• **Material provided**
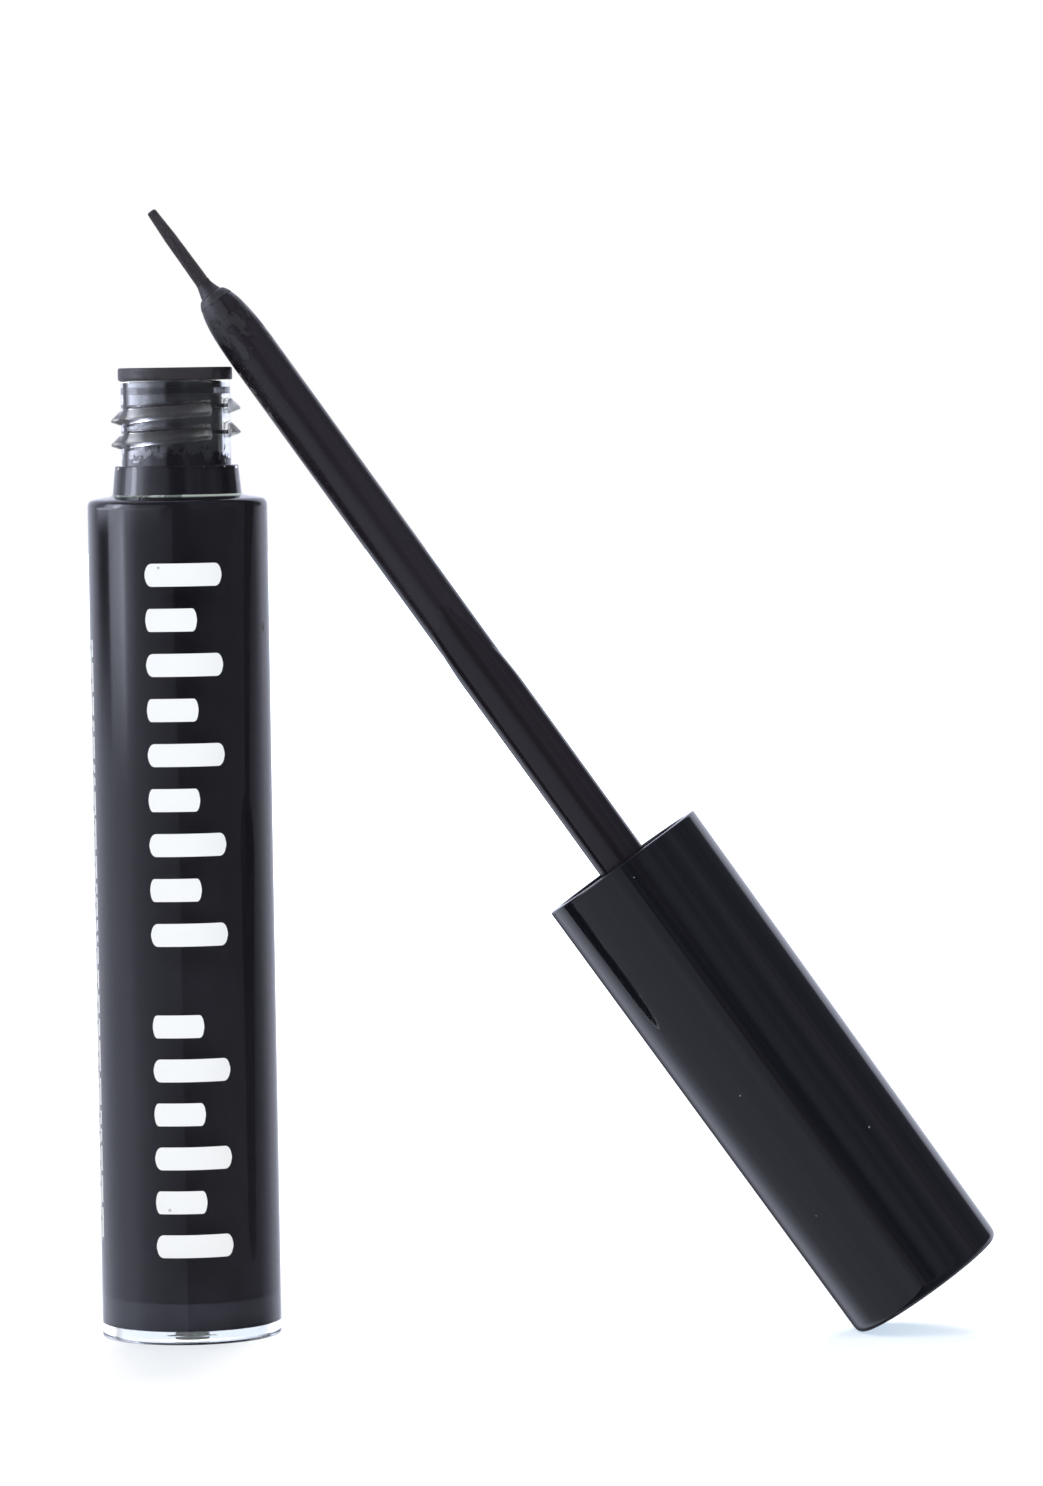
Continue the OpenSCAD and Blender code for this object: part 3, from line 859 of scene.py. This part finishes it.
# %% Finish: patchy ink beside the wiper
RUN_FROM, RUN_TO = -112.0, -99.0
patchy, tree, shader, place = finish("patchy_ink", (0.015, 0.013, 0.017), 0.5, Specular_IOR_Level=0.0)
across, deep, up = along_axes(tree, place)
cover = spread(tree, up, 0.0728, 0.0746, 0.6, 0.38)
patches = use(tree, smears, Place=place, Stretch=(1.0, 1.0, 0.8), Scale=1900.0, Cover=cover)["Mask"]
low_down = sums(tree, "MULTIPLY", patches, spread(tree, up, 0.0750, 0.0746))
round_at = sums(tree, "DEGREES", sums(tree, "ARCTAN2", across, deep))
ragged = sums(tree, "MULTIPLY_ADD", use(tree, grain, Place=place, Scale=900.0)["Height"], 12.0, round_at)
past_start = spread(tree, ragged, RUN_FROM - 2, RUN_FROM)
run = sums(tree, "MULTIPLY", past_start, spread(tree, ragged, RUN_TO + 2, RUN_TO))
tree.links.new(sums(tree, "MAXIMUM", low_down, run), shader.inputs["Alpha"])
wear(patchy, crept_ink)

# %% [markdown]
# The ring at the foot of the collar carries a painted highlight: a pale colour that stands for the line
# of light seen there. The line is uneven, and stronger on the right.

# %% Finish: painted highlight at the collar
highlight_paint, tree, shader, place = finish("painted_highlight_at_collar", (0.36, 0.41, 0.38), 0.35)
cover = spread(tree, along_axes(tree, place)[0], -0.002, 0.004, 0.44, 0.72)
highlight_patches = use(tree, smears, Place=place, Scale=700.0, Cover=cover)["Mask"]
# Alpha lets the pale painted highlight show in uneven patches, more of it on the right.
tree.links.new(sums(tree, "MULTIPLY_ADD", highlight_patches, 0.7, 0.25), shader.inputs["Alpha"])
wear(highlight_paint, collar_highlight)

# %% [markdown]
# The wiper is soft plastic with a satin skin. Fine grain breaks up its highlight, and some ink has
# stained it below the flange.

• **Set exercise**
Quote every line of the data, word for word.

• **Correct answer**
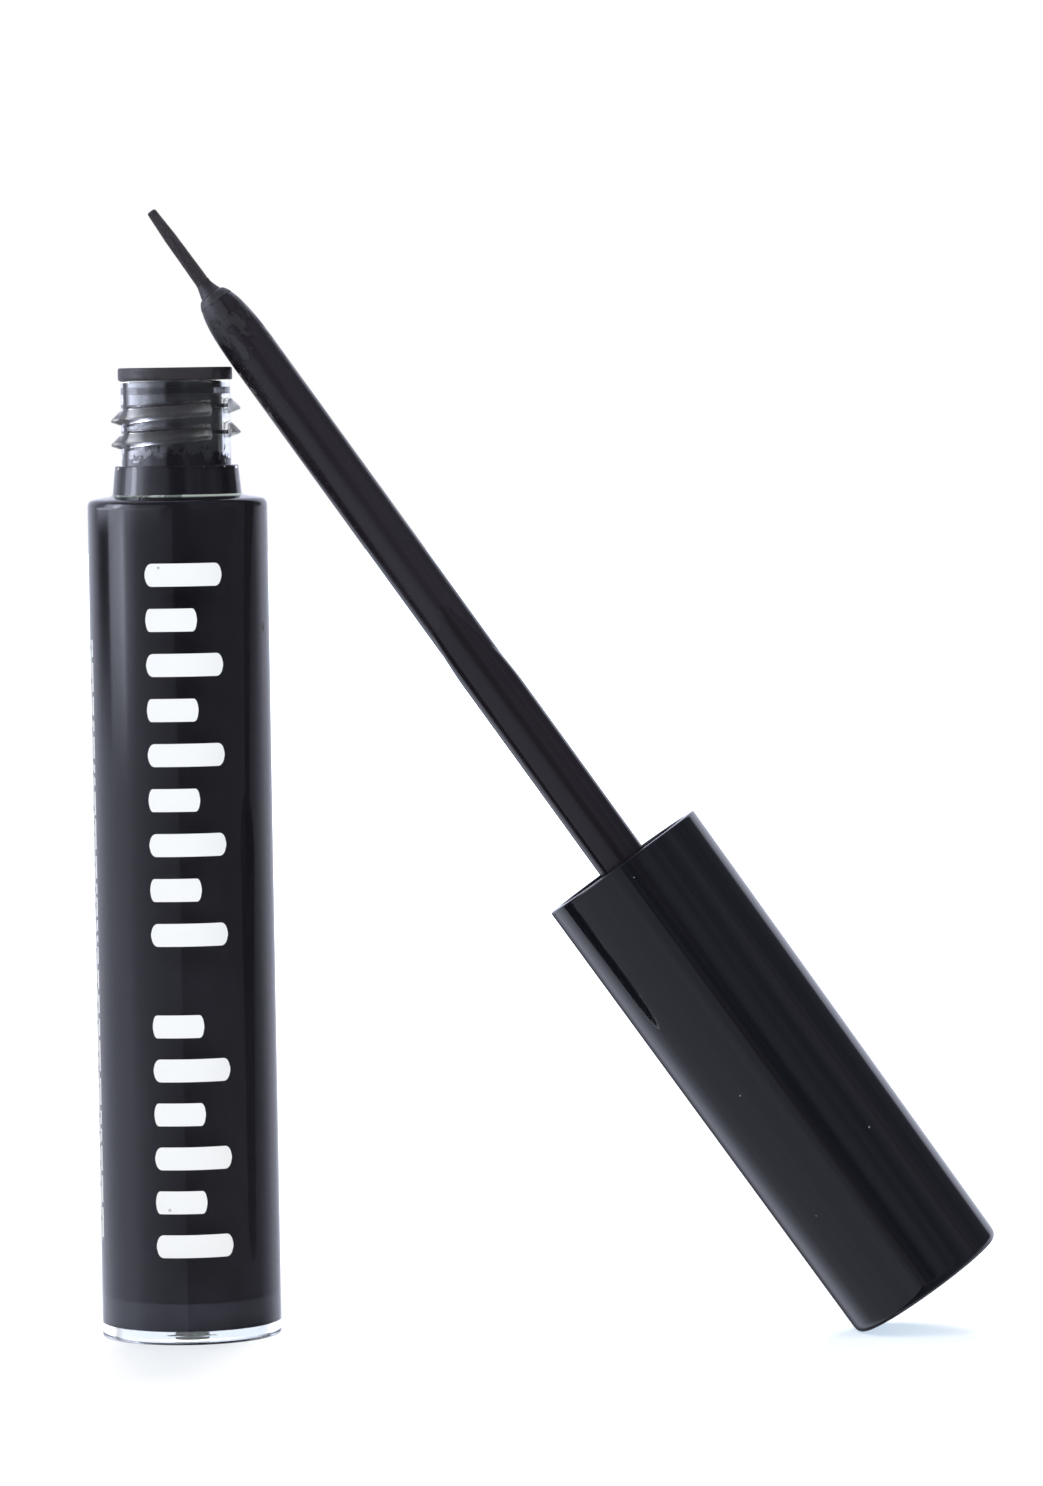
Continue the OpenSCAD and Blender code for this object: part 3, from line 859 of scene.py. This part finishes it.
# %% Finish: patchy ink beside the wiper
RUN_FROM, RUN_TO = -112.0, -99.0
patchy, tree, shader, place = finish("patchy_ink", (0.015, 0.013, 0.017), 0.5, Specular_IOR_Level=0.0)
across, deep, up = along_axes(tree, place)
cover = spread(tree, up, 0.0728, 0.0746, 0.6, 0.38)
patches = use(tree, smears, Place=place, Stretch=(1.0, 1.0, 0.8), Scale=1900.0, Cover=cover)["Mask"]
low_down = sums(tree, "MULTIPLY", patches, spread(tree, up, 0.0750, 0.0746))
round_at = sums(tree, "DEGREES", sums(tree, "ARCTAN2", across, deep))
ragged = sums(tree, "MULTIPLY_ADD", use(tree, grain, Place=place, Scale=900.0)["Height"], 12.0, round_at)
past_start = spread(tree, ragged, RUN_FROM - 2, RUN_FROM)
run = sums(tree, "MULTIPLY", past_start, spread(tree, ragged, RUN_TO + 2, RUN_TO))
tree.links.new(sums(tree, "MAXIMUM", low_down, run), shader.inputs["Alpha"])
wear(patchy, crept_ink)

# %% [markdown]
# The ring at the foot of the collar carries a painted highlight: a pale colour that stands for the line
# of light seen there. The line is uneven, and stronger on the right.

# %% Finish: painted highlight at the collar
highlight_paint, tree, shader, place = finish("painted_highlight_at_collar", (0.36, 0.41, 0.38), 0.35)
cover = spread(tree, along_axes(tree, place)[0], -0.002, 0.004, 0.44, 0.72)
highlight_patches = use(tree, smears, Place=place, Scale=700.0, Cover=cover)["Mask"]
# Alpha lets the pale painted highlight show in uneven patches, more of it on the right.
tree.links.new(sums(tree, "MULTIPLY_ADD", highlight_patches, 0.7, 0.25), shader.inputs["Alpha"])
wear(highlight_paint, collar_highlight)

# %% [markdown]
# The wiper is soft plastic with a satin skin. Fine grain breaks up its highlight, and some ink has
# stained it below the flange.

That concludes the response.